* START DATA FOR THIS EXERCISE *
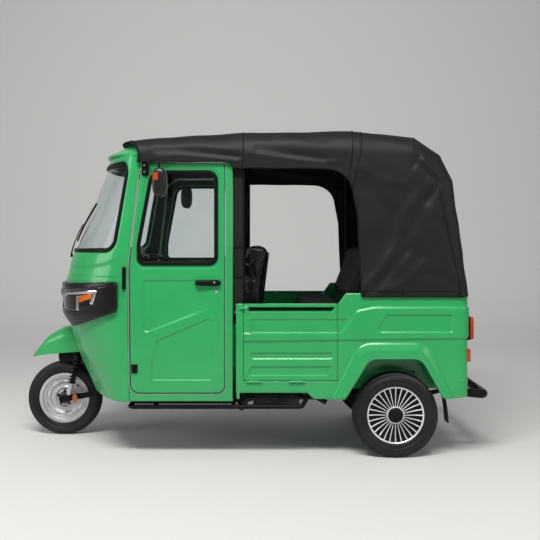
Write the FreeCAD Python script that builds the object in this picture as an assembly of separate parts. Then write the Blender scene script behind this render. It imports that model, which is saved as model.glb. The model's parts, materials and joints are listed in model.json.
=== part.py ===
import FreeCAD, Part
import math
import os

# An enclosed three-wheeled taxi with a canvas roof. Lengths are in millimetres. Stations run
# rearwards (+X) from the front axle, +Y is the vehicle's right, +Z is up from the ground. The
# finished pieces are shifted so that the origin is under the middle of the whole vehicle.

# Wheels
WHEELBASE = 2170.0
FRONT_TYRE_R = 250.0
REAR_TYRE_R = 259.0
FRONT_TYRE_W = 95.0
REAR_TYRE_W = 110.0
RIM_SEAT_R = 152.0
RIM_FLANGE_R = 170.0
RIM_WIDTH = 76.0
RIM_WALL = 5.0
AXLE_R = 11.0
HUB_BORE_GAP = 0.4

# Steering
RAKE_DEG = 25.0
GROUND_TRAIL = 80.0
COLUMN_R = 20.0
BEARING_GAP = 0.4
HEAD_TUBE_WALL = 10.0
FORK_HALF = 88.0
FORK_TUBE_R = 15.0
LINK_PIVOT = (205.0, 290.0)
CROWN_Z = 610.0
DAMPER_TOP = (94.0, 556.0)
DAMPER_FOOT = (41.0, 298.0)
DAMPER_HALF = 112.0
DAMPER_R = 24.0
COILS = 8
BAR_Z = 1205.0
BAR_HALF = 320.0
BAR_R = 13.0

# Cab
CAB_HALF = 620.0
CAB_WALL = 25.0
SEAM_GAP = 6.0
FIT_GAP = 0.3
CAB_BOTTOM_Z = 345.0
RAIL_TOP_Z = 1845.0
DOOR_FRONT = ((554.0, 398.0), (530.0, 1163.0), (604.0, 1792.0))
DOOR_REAR_X = 1143.0
DOOR_WALL = 35.0
DOOR_STOP = 15.0
PILLAR_REAR_X = 1183.0
FRAME_DEPTH = 60.0
GLASS_T = 6.0
SCREEN_LOW_Z = 1262.0
SCREEN_TOP_Z = 1806.0
SCREEN_HALF_LOW = CAB_HALF - 38.0
SCREEN_HALF_TOP = CAB_HALF - 65.0
SEAL_W = 24.0
FLOOR_T = 20.0
WELL_HALF = 240.0
ARCH_TOP_Z = 752.0
DASH_HALF = CAB_HALF - 60.0
ENGINE = (910.0, 1145.0)
# How far the door's glass lies behind its skin, and how far its edge enters the door.
GLASS_IN = 14.0
GLASS_LAP = 8.0
HINGE_X = 536.0
HINGE_Y = -CAB_HALF - 12
HINGE_LOW_Z = (520.0, 1100.0)
# How deep the pressed panels lie.
PRESS_T = 5.0

# The peak over the windscreen: rise per length, lip at the middle and at the sides.
PEAK_RISE = 0.5
PEAK_LIP = (309.0, 1875.0)
PEAK_SIDE_Z = 1849.0
PEAK_DEPTH = 325.0
PEAK_T = 18.0

# Rear body
TUB_HALF = CAB_HALF + 10.0
REAR_TRACK_HALF = TUB_HALF - 72.0
TUB_WALL = 30.0
TUB_FRONT_X = 1200.0
TUB_REAR_X = WHEELBASE + 442.0
TUB_LOW_Z = 400.0
TUB_TOP_Z = 986.0
GATE_TOP_Z = 939.0
GATE_FRONT_X = 1251.0
GATE_REAR_LOW_X = WHEELBASE - 363.0
GATE_REAR_TOP_X = WHEELBASE - 389.0
GATE_LOW_Z = 478.0
GATE_PIN_Z = 470.0
GATE_PIN_OUT = 7.0
PLATE_HALF = 170.0
PLATE_PAD_T = 4.0
PLATE_Z = (640.0, 760.0)
FLARE_OUT = 24.0
FLAP_TOP_Z = 371.2
RAIL_END_X = TUB_REAR_X + 28.0
KNUCKLES_X = (1308.0, 1568.0)
TUB_FLOOR_Z = 475.0
SEAT_BOX_Z = 770.0
SEAT_BOX_HALF = 235.0
RAIL_OUT = 320.0
RAIL_IN = 270.0
SPRING_HALF = 370.0
STAY_X = 470.0
STAY_HALF = 60.0
STAY_R = 14.0
BENCH_TOP_Z = 925.0
CUSHION_T = 95.0

# Canvas
CANVAS_T = 12.0
CANVAS_HALF = TUB_HALF + 13.0
CANVAS_LOW_Z = 976.0

HOOP_R = 12.5
RAIL_R = 11.0

# Overall
BUMPER_X = TUB_REAR_X + 146.0
BUMPER_R = 21.0
CENTRE_X = (BUMPER_X + BUMPER_R - FRONT_TYRE_R) / 2

RAKE = math.radians(RAKE_DEG)


def V(x, y, z):
    return FreeCAD.Vector(x, y, z)


def aft(x):
    """A station behind the rear axle."""
    return WHEELBASE + x


def steer_point(z, y=0.0):
    """The point of the steering axis at height z."""
    return V(-GROUND_TRAIL + z * math.tan(RAKE), y, z)


def unit(vector):
    return vector * (1.0 / vector.Length)


def rounded_wire(points, radii, closed=True):
    """Straight runs joined by tangent arcs, one radius for each corner."""
    count = len(points)
    turns = []
    for i, point in enumerate(points):
        if radii[i] <= 0 or (not closed and i in (0, count - 1)):
            turns.append((point, None, point))
            continue
        back = unit(points[i - 1] - point)
        ahead = unit(points[(i + 1) % count] - point)
        half = back.getAngle(ahead) / 2
        middle = unit(back + ahead)
        cut = radii[i] / math.tan(half)
        top = point + middle * (radii[i] / math.sin(half) - radii[i])
        turns.append((point + back * cut, top, point + ahead * cut))
    edges = []
    for i, (start, top, end) in enumerate(turns):
        if top is not None:
            edges.append(Part.Arc(start, top, end).toShape())
        if closed or i < count - 1:
            following = turns[(i + 1) % count][0]
            if (following - end).Length > 0.001:
                edges.append(Part.LineSegment(end, following).toShape())
    return Part.Wire(edges)


def plate(plane, corners, low, high):
    """A flat outline of (u, v, corner radius), given its thickness along the third axis."""
    place = {
        "xz": lambda u, v: V(u, low, v),
        "xy": lambda u, v: V(u, v, low),
        "yz": lambda u, v: V(low, u, v),
    }[plane]
    along = {"xz": V(0, 1, 0), "xy": V(0, 0, 1), "yz": V(1, 0, 0)}[plane]
    wire = rounded_wire([place(c[0], c[1]) for c in corners], [c[2] for c in corners])
    return Part.Face(wire).extrude(along * (high - low))


def box(x0, x1, y0, y1, z0, z1):
    return Part.makeBox(x1 - x0, y1 - y0, z1 - z0, V(x0, y0, z0))


def rod(start, end, radius):
    return Part.makeCylinder(radius, (end - start).Length, start, end - start)


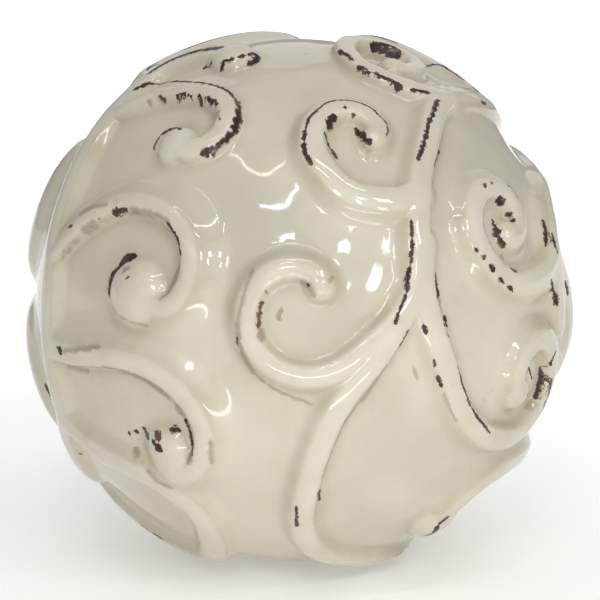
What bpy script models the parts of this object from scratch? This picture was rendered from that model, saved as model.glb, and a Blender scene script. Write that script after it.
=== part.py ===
"""Decorative sphere: a glazed ceramic ball wrapped in raised scroll bands, resting on a flat spot."""

import math
from collections import namedtuple

import bpy
import numpy as np

for thing in list(bpy.data.objects):
    bpy.data.objects.remove(thing, do_unlink=True)

# Sizes in metres
BALL_RADIUS = 0.0573
RELIEF = 0.0024
CROWN = 0.00045
DISH = 0.0008
DISH_SPREAD = 0.0036
BAND_WIDTH = 0.0045
WALL = 0.0013
SLOPE = 0.0032
COVE = 0.0062
STEEP = 0.002
KNOB_RISE = 0.0007
KNOB_ROUND = 0.0008
BUTTON = 0.0026
BOSS = 0.0044
DOME = 0.0058
FOOT_RADIUS = 0.011

# Degrees down from the top over which the bands die away into the bare underside
FADE_FROM = 150.0
FADE_TO = 162.0

# Fineness of the mesh
BALL_SUBDIVISIONS = 8
TRIANGLES = 9200
LINE_STEP = 0.006
CROWD_STEP = 0.0018
BLEND = 16

# Colour of the glaze, linear
GLAZE_COLOUR = (0.552, 0.513, 0.415, 1.0)
GLAZE_ROUGHNESS = 0.28

# A place is (east, north) in degrees: east 0 faces the front and grows to the right,
# north 90 is the top. A band follows its lead places, then may wind about an eye and
# end in a knob. Its flanks are the runs of its left and right sides down to the ground: one
# shorter than STEEP drops like a wall, a longer one swells out gently.
Curl = namedtuple("Curl", "eye bearing sweep reach ease")
Band = namedtuple("Band", "lead curl tip widths flanks knob")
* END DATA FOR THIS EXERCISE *
*WHAT THE TASK ASKS*
Return exactly the lines from the one containing "What bpy script" through the last line of the records above, both included, and nothing else.

*TASK OUTPUT*
What bpy script models the parts of this object from scratch? This picture was rendered from that model, saved as model.glb, and a Blender scene script. Write that script after it.
=== part.py ===
"""Decorative sphere: a glazed ceramic ball wrapped in raised scroll bands, resting on a flat spot."""

import math
from collections import namedtuple

import bpy
import numpy as np

for thing in list(bpy.data.objects):
    bpy.data.objects.remove(thing, do_unlink=True)

# Sizes in metres
BALL_RADIUS = 0.0573
RELIEF = 0.0024
CROWN = 0.00045
DISH = 0.0008
DISH_SPREAD = 0.0036
BAND_WIDTH = 0.0045
WALL = 0.0013
SLOPE = 0.0032
COVE = 0.0062
STEEP = 0.002
KNOB_RISE = 0.0007
KNOB_ROUND = 0.0008
BUTTON = 0.0026
BOSS = 0.0044
DOME = 0.0058
FOOT_RADIUS = 0.011

# Degrees down from the top over which the bands die away into the bare underside
FADE_FROM = 150.0
FADE_TO = 162.0

# Fineness of the mesh
BALL_SUBDIVISIONS = 8
TRIANGLES = 9200
LINE_STEP = 0.006
CROWD_STEP = 0.0018
BLEND = 16

# Colour of the glaze, linear
GLAZE_COLOUR = (0.552, 0.513, 0.415, 1.0)
GLAZE_ROUGHNESS = 0.28

# A place is (east, north) in degrees: east 0 faces the front and grows to the right,
# north 90 is the top. A band follows its lead places, then may wind about an eye and
# end in a knob. Its flanks are the runs of its left and right sides down to the ground: one
# shorter than STEEP drops like a wall, a longer one swells out gently.
Curl = namedtuple("Curl", "eye bearing sweep reach ease")
Band = namedtuple("Band", "lead curl tip widths flanks knob")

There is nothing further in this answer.